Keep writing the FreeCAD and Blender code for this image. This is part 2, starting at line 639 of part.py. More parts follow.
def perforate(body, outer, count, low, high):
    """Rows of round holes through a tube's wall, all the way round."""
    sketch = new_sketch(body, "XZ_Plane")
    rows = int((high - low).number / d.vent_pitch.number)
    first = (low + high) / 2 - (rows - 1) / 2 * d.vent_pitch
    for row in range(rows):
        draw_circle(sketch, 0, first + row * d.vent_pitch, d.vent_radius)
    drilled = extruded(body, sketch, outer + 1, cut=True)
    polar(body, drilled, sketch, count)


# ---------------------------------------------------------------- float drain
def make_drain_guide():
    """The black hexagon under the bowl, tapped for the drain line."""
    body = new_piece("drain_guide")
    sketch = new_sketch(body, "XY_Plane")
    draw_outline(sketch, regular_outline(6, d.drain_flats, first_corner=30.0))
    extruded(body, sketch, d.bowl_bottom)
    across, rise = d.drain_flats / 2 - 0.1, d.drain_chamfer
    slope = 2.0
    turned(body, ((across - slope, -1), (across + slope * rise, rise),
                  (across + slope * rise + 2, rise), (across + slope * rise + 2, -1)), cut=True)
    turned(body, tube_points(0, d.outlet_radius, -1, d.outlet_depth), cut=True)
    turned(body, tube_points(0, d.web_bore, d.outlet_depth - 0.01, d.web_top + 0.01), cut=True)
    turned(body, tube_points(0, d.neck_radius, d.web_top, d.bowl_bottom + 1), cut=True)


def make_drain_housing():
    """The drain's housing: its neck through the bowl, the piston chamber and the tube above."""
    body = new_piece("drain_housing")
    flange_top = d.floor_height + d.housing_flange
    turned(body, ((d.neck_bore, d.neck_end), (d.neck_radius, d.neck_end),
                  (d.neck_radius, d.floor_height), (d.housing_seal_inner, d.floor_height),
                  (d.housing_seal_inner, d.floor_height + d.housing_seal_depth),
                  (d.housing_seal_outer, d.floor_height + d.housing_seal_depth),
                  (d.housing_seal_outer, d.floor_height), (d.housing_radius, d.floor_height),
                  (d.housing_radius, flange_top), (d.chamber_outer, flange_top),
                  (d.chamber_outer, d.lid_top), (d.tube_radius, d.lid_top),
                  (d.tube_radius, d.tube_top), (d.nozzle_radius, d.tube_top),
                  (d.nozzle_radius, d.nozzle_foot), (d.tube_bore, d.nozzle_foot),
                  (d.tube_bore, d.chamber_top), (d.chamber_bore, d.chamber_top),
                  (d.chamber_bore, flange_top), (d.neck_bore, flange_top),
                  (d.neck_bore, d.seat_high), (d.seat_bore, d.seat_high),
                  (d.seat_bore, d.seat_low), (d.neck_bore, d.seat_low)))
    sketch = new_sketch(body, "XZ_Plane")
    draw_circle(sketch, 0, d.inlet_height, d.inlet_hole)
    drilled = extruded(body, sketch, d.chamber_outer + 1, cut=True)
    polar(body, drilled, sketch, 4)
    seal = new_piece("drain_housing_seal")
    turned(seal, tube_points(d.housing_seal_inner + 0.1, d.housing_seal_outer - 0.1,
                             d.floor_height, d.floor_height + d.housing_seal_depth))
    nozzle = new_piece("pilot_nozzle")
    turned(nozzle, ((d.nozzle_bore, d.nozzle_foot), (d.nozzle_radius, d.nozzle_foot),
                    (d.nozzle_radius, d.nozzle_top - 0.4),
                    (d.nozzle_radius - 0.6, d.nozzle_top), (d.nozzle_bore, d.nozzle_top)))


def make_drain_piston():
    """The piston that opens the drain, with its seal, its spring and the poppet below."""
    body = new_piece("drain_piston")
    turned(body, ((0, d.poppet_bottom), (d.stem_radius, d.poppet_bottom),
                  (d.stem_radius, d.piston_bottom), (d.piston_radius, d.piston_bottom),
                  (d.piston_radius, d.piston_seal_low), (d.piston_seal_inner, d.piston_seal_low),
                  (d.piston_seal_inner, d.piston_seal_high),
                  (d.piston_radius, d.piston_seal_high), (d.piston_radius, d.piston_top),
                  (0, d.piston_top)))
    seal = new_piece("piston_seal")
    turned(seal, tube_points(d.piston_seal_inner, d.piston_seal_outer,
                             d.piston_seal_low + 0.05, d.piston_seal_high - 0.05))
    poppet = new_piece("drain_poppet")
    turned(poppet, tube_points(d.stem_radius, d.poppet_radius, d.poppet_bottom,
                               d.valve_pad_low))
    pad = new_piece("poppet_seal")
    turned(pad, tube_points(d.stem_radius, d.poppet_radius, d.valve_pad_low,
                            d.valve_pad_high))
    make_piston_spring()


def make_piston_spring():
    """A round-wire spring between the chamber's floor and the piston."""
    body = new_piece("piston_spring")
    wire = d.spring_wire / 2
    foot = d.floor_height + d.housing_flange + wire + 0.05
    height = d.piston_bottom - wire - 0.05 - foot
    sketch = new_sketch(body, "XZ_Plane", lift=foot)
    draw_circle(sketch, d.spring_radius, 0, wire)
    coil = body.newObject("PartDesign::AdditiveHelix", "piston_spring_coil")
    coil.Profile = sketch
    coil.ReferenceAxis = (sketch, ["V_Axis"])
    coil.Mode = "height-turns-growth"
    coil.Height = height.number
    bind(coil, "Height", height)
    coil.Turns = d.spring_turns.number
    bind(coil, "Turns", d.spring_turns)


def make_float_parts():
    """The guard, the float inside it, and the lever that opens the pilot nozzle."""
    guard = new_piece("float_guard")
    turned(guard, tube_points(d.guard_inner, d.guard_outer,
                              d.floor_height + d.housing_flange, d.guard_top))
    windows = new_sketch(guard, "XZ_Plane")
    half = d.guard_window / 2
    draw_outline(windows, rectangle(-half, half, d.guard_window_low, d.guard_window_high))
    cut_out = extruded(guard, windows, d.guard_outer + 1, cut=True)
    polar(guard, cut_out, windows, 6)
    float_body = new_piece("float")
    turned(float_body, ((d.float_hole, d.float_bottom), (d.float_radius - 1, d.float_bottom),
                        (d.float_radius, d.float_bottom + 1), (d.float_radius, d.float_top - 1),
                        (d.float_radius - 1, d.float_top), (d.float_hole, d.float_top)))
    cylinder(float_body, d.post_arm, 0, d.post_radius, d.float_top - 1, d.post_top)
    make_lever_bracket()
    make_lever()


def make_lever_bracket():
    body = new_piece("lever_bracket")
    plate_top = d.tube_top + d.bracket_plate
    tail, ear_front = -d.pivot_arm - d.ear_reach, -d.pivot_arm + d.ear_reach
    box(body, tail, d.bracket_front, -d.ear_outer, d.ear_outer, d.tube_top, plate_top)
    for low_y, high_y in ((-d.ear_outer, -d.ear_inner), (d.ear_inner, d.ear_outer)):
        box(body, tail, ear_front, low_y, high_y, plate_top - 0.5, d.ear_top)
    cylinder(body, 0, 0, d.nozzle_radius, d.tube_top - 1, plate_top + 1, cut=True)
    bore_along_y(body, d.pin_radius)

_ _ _

## Exercise
The listing above should be transcribed in full, exactly as written.

## Response to this task
Keep writing the FreeCAD and Blender code for this image. This is part 2, starting at line 639 of part.py. More parts follow.
def perforate(body, outer, count, low, high):
    """Rows of round holes through a tube's wall, all the way round."""
    sketch = new_sketch(body, "XZ_Plane")
    rows = int((high - low).number / d.vent_pitch.number)
    first = (low + high) / 2 - (rows - 1) / 2 * d.vent_pitch
    for row in range(rows):
        draw_circle(sketch, 0, first + row * d.vent_pitch, d.vent_radius)
    drilled = extruded(body, sketch, outer + 1, cut=True)
    polar(body, drilled, sketch, count)


# ---------------------------------------------------------------- float drain
def make_drain_guide():
    """The black hexagon under the bowl, tapped for the drain line."""
    body = new_piece("drain_guide")
    sketch = new_sketch(body, "XY_Plane")
    draw_outline(sketch, regular_outline(6, d.drain_flats, first_corner=30.0))
    extruded(body, sketch, d.bowl_bottom)
    across, rise = d.drain_flats / 2 - 0.1, d.drain_chamfer
    slope = 2.0
    turned(body, ((across - slope, -1), (across + slope * rise, rise),
                  (across + slope * rise + 2, rise), (across + slope * rise + 2, -1)), cut=True)
    turned(body, tube_points(0, d.outlet_radius, -1, d.outlet_depth), cut=True)
    turned(body, tube_points(0, d.web_bore, d.outlet_depth - 0.01, d.web_top + 0.01), cut=True)
    turned(body, tube_points(0, d.neck_radius, d.web_top, d.bowl_bottom + 1), cut=True)


def make_drain_housing():
    """The drain's housing: its neck through the bowl, the piston chamber and the tube above."""
    body = new_piece("drain_housing")
    flange_top = d.floor_height + d.housing_flange
    turned(body, ((d.neck_bore, d.neck_end), (d.neck_radius, d.neck_end),
                  (d.neck_radius, d.floor_height), (d.housing_seal_inner, d.floor_height),
                  (d.housing_seal_inner, d.floor_height + d.housing_seal_depth),
                  (d.housing_seal_outer, d.floor_height + d.housing_seal_depth),
                  (d.housing_seal_outer, d.floor_height), (d.housing_radius, d.floor_height),
                  (d.housing_radius, flange_top), (d.chamber_outer, flange_top),
                  (d.chamber_outer, d.lid_top), (d.tube_radius, d.lid_top),
                  (d.tube_radius, d.tube_top), (d.nozzle_radius, d.tube_top),
                  (d.nozzle_radius, d.nozzle_foot), (d.tube_bore, d.nozzle_foot),
                  (d.tube_bore, d.chamber_top), (d.chamber_bore, d.chamber_top),
                  (d.chamber_bore, flange_top), (d.neck_bore, flange_top),
                  (d.neck_bore, d.seat_high), (d.seat_bore, d.seat_high),
                  (d.seat_bore, d.seat_low), (d.neck_bore, d.seat_low)))
    sketch = new_sketch(body, "XZ_Plane")
    draw_circle(sketch, 0, d.inlet_height, d.inlet_hole)
    drilled = extruded(body, sketch, d.chamber_outer + 1, cut=True)
    polar(body, drilled, sketch, 4)
    seal = new_piece("drain_housing_seal")
    turned(seal, tube_points(d.housing_seal_inner + 0.1, d.housing_seal_outer - 0.1,
                             d.floor_height, d.floor_height + d.housing_seal_depth))
    nozzle = new_piece("pilot_nozzle")
    turned(nozzle, ((d.nozzle_bore, d.nozzle_foot), (d.nozzle_radius, d.nozzle_foot),
                    (d.nozzle_radius, d.nozzle_top - 0.4),
                    (d.nozzle_radius - 0.6, d.nozzle_top), (d.nozzle_bore, d.nozzle_top)))


def make_drain_piston():
    """The piston that opens the drain, with its seal, its spring and the poppet below."""
    body = new_piece("drain_piston")
    turned(body, ((0, d.poppet_bottom), (d.stem_radius, d.poppet_bottom),
                  (d.stem_radius, d.piston_bottom), (d.piston_radius, d.piston_bottom),
                  (d.piston_radius, d.piston_seal_low), (d.piston_seal_inner, d.piston_seal_low),
                  (d.piston_seal_inner, d.piston_seal_high),
                  (d.piston_radius, d.piston_seal_high), (d.piston_radius, d.piston_top),
                  (0, d.piston_top)))
    seal = new_piece("piston_seal")
    turned(seal, tube_points(d.piston_seal_inner, d.piston_seal_outer,
                             d.piston_seal_low + 0.05, d.piston_seal_high - 0.05))
    poppet = new_piece("drain_poppet")
    turned(poppet, tube_points(d.stem_radius, d.poppet_radius, d.poppet_bottom,
                               d.valve_pad_low))
    pad = new_piece("poppet_seal")
    turned(pad, tube_points(d.stem_radius, d.poppet_radius, d.valve_pad_low,
                            d.valve_pad_high))
    make_piston_spring()


def make_piston_spring():
    """A round-wire spring between the chamber's floor and the piston."""
    body = new_piece("piston_spring")
    wire = d.spring_wire / 2
    foot = d.floor_height + d.housing_flange + wire + 0.05
    height = d.piston_bottom - wire - 0.05 - foot
    sketch = new_sketch(body, "XZ_Plane", lift=foot)
    draw_circle(sketch, d.spring_radius, 0, wire)
    coil = body.newObject("PartDesign::AdditiveHelix", "piston_spring_coil")
    coil.Profile = sketch
    coil.ReferenceAxis = (sketch, ["V_Axis"])
    coil.Mode = "height-turns-growth"
    coil.Height = height.number
    bind(coil, "Height", height)
    coil.Turns = d.spring_turns.number
    bind(coil, "Turns", d.spring_turns)


def make_float_parts():
    """The guard, the float inside it, and the lever that opens the pilot nozzle."""
    guard = new_piece("float_guard")
    turned(guard, tube_points(d.guard_inner, d.guard_outer,
                              d.floor_height + d.housing_flange, d.guard_top))
    windows = new_sketch(guard, "XZ_Plane")
    half = d.guard_window / 2
    draw_outline(windows, rectangle(-half, half, d.guard_window_low, d.guard_window_high))
    cut_out = extruded(guard, windows, d.guard_outer + 1, cut=True)
    polar(guard, cut_out, windows, 6)
    float_body = new_piece("float")
    turned(float_body, ((d.float_hole, d.float_bottom), (d.float_radius - 1, d.float_bottom),
                        (d.float_radius, d.float_bottom + 1), (d.float_radius, d.float_top - 1),
                        (d.float_radius - 1, d.float_top), (d.float_hole, d.float_top)))
    cylinder(float_body, d.post_arm, 0, d.post_radius, d.float_top - 1, d.post_top)
    make_lever_bracket()
    make_lever()


def make_lever_bracket():
    body = new_piece("lever_bracket")
    plate_top = d.tube_top + d.bracket_plate
    tail, ear_front = -d.pivot_arm - d.ear_reach, -d.pivot_arm + d.ear_reach
    box(body, tail, d.bracket_front, -d.ear_outer, d.ear_outer, d.tube_top, plate_top)
    for low_y, high_y in ((-d.ear_outer, -d.ear_inner), (d.ear_inner, d.ear_outer)):
        box(body, tail, ear_front, low_y, high_y, plate_top - 0.5, d.ear_top)
    cylinder(body, 0, 0, d.nozzle_radius, d.tube_top - 1, plate_top + 1, cut=True)
    bore_along_y(body, d.pin_radius)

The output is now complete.